A CSD can be served in reliance upon a judgment debt or, in the absence of a judgment, with a supporting affidavit setting out the nature of the debt.
The effect of serving a CSD is that, if the debtor company fails to comply with the demand, or apply to set it aside, within 21 days then the debtor company is presumed to be insolvent. This allows the creditor to apply to wind up the debtor company and appoint a liquidator.
The creditor applied to wind up the debtor company. Whilst the winding up proceedings were on foot in the Supreme Court of NSW and before those proceedings were listed for hearing, the debtor company brought an application in the District Court of NSW (where the underlying judgment was made) to set aside the judgment. The debtor company was successful in setting aside the judgment.
The debtor company then argued, in the winding up proceedings, that it was an abuse of process for the creditor to maintain the winding up proceedings in circumstances where the underlying judgment had been set aside.
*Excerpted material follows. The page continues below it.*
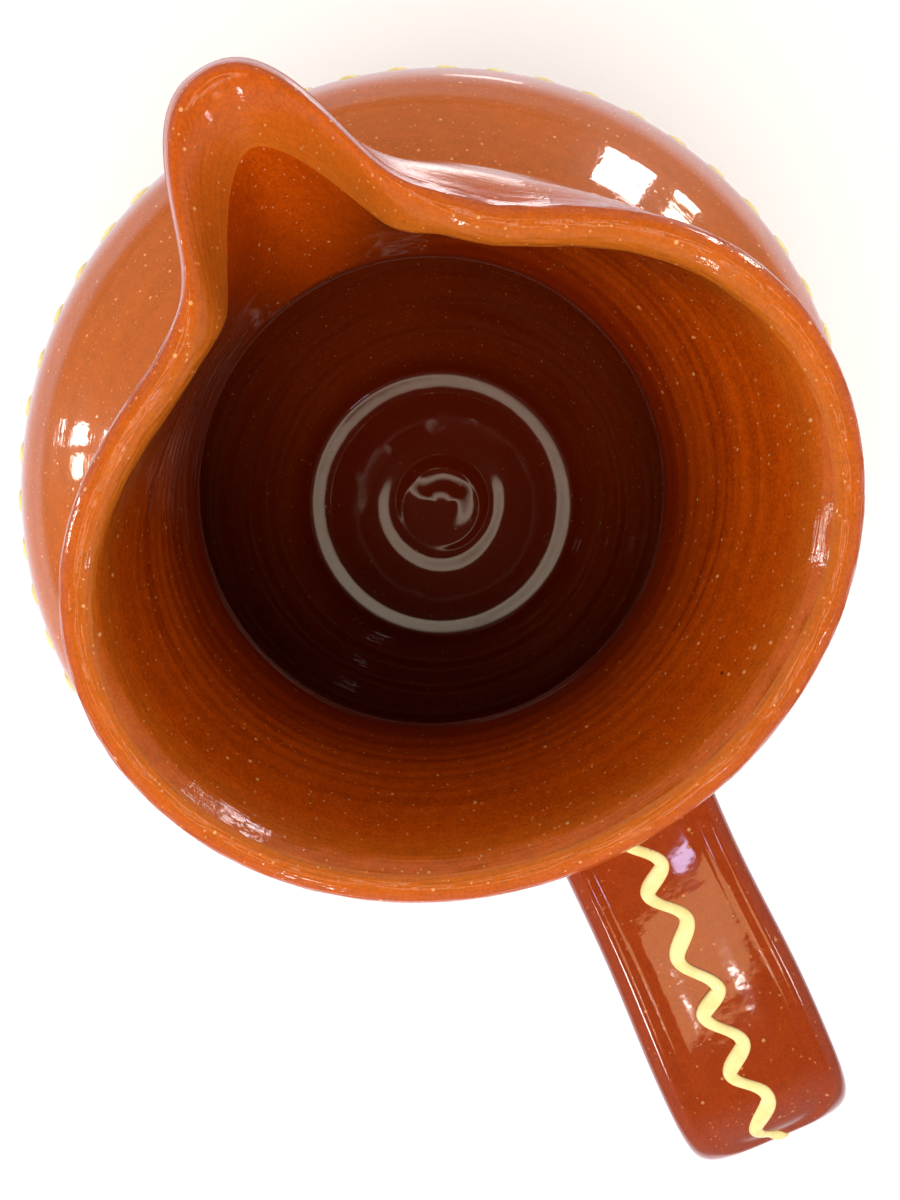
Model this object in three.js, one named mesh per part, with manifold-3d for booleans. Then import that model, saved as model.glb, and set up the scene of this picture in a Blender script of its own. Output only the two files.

The situation would have been different had the debtor company filed an application to set aside the CSD within the 21-day period, on the basis that there was a pending challenge to the underlying judgment. However, that did not take place.
Once the presumption of insolvency had arisen, and in deciding whether to wind up the debtor company, the Court must only consider whether the debtor company has discharged its onus to rebut the presumption of insolvency by reference to reliable evidence.
In the matter of Wetherill Park Holdings Pty Ltd, the debtor company argued that, while it was in default of its loan obligations to secured creditors of more than $30 million, it had the support of those secured creditors as they were willing to defer payment for the purposes of allowing the debtor to complete a large-scale property development, and were also willing to fund the construction costs of the development.
After considering the financial evidence available to it and applying the cashflow test of insolvency, the Court found that the debtor company was "woefully insolvent" and that the secured creditors did not necessarily have the financial resources required to support the property development.
The debtor company was wound up and a liquidator was appointed.